## START Entries supplied

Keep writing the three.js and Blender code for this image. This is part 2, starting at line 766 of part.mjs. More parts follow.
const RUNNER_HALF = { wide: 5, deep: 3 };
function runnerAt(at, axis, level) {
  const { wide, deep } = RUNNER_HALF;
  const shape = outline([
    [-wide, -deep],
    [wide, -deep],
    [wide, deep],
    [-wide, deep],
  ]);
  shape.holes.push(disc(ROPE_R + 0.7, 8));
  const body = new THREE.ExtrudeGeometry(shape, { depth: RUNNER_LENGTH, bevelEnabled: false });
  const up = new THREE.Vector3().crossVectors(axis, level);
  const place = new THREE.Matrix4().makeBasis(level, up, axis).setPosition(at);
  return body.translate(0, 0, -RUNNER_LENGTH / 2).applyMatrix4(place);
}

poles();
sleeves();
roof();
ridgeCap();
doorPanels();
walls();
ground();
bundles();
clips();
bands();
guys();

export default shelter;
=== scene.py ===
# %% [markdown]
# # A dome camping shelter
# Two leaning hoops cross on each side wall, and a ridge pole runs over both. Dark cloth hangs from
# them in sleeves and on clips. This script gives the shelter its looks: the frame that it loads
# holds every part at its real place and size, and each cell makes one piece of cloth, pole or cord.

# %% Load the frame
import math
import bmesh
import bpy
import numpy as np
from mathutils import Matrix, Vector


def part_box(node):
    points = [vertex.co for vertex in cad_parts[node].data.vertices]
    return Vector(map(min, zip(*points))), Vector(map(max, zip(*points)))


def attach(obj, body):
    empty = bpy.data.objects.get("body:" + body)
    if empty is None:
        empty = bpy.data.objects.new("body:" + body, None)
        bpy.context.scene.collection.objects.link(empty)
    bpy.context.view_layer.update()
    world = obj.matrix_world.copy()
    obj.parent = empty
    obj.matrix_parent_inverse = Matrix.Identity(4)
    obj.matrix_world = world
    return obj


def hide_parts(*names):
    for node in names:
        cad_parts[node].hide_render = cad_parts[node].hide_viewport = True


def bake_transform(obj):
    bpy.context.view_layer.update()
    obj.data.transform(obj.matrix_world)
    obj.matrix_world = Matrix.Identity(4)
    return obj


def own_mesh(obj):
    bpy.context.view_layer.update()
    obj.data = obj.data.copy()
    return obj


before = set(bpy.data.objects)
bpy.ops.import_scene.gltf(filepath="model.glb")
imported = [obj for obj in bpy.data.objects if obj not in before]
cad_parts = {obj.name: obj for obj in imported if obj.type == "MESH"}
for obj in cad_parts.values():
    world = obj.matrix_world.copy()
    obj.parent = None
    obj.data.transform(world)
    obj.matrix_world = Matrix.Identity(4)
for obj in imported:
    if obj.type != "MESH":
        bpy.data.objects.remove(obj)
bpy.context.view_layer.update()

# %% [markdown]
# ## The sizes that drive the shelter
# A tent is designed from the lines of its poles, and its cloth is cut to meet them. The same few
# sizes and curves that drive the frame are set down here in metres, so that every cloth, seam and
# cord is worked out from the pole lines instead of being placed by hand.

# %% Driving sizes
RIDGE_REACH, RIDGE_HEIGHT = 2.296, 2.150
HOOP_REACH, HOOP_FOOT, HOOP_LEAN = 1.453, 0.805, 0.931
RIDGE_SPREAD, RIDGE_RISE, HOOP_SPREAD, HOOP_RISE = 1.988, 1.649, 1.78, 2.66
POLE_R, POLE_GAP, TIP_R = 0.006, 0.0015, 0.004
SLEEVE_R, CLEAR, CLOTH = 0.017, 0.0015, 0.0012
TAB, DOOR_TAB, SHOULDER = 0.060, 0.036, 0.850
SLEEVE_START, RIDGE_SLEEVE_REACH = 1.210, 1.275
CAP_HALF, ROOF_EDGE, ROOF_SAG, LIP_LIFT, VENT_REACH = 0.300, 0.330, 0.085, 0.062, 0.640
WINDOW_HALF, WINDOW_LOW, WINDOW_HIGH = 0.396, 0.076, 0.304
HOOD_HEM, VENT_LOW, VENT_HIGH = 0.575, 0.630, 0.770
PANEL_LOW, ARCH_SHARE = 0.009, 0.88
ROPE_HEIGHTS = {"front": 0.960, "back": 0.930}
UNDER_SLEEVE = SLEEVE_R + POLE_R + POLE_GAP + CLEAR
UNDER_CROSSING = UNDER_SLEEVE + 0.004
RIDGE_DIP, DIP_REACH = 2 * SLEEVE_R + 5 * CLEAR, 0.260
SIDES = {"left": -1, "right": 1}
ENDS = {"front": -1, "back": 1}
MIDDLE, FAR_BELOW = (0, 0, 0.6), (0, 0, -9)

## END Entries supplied
## START Entries supplied

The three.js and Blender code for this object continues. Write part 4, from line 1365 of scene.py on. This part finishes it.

## END Entries supplied

# Work to do
The lines to transcribe begin at the line with "ridgeCap();" and end at the line with "bpy.data.objects.remove(obj)"; copy them exactly, both ends included.

# The output
ridgeCap();
doorPanels();
walls();
ground();
bundles();
clips();
bands();
guys();

export default shelter;
=== scene.py ===
# %% [markdown]
# # A dome camping shelter
# Two leaning hoops cross on each side wall, and a ridge pole runs over both. Dark cloth hangs from
# them in sleeves and on clips. This script gives the shelter its looks: the frame that it loads
# holds every part at its real place and size, and each cell makes one piece of cloth, pole or cord.

# %% Load the frame
import math
import bmesh
import bpy
import numpy as np
from mathutils import Matrix, Vector


def part_box(node):
    points = [vertex.co for vertex in cad_parts[node].data.vertices]
    return Vector(map(min, zip(*points))), Vector(map(max, zip(*points)))


def attach(obj, body):
    empty = bpy.data.objects.get("body:" + body)
    if empty is None:
        empty = bpy.data.objects.new("body:" + body, None)
        bpy.context.scene.collection.objects.link(empty)
    bpy.context.view_layer.update()
    world = obj.matrix_world.copy()
    obj.parent = empty
    obj.matrix_parent_inverse = Matrix.Identity(4)
    obj.matrix_world = world
    return obj


def hide_parts(*names):
    for node in names:
        cad_parts[node].hide_render = cad_parts[node].hide_viewport = True


def bake_transform(obj):
    bpy.context.view_layer.update()
    obj.data.transform(obj.matrix_world)
    obj.matrix_world = Matrix.Identity(4)
    return obj


def own_mesh(obj):
    bpy.context.view_layer.update()
    obj.data = obj.data.copy()
    return obj


before = set(bpy.data.objects)
bpy.ops.import_scene.gltf(filepath="model.glb")
imported = [obj for obj in bpy.data.objects if obj not in before]
cad_parts = {obj.name: obj for obj in imported if obj.type == "MESH"}
for obj in cad_parts.values():
    world = obj.matrix_world.copy()
    obj.parent = None
    obj.data.transform(world)
    obj.matrix_world = Matrix.Identity(4)
for obj in imported:
    if obj.type != "MESH":
        bpy.data.objects.remove(obj)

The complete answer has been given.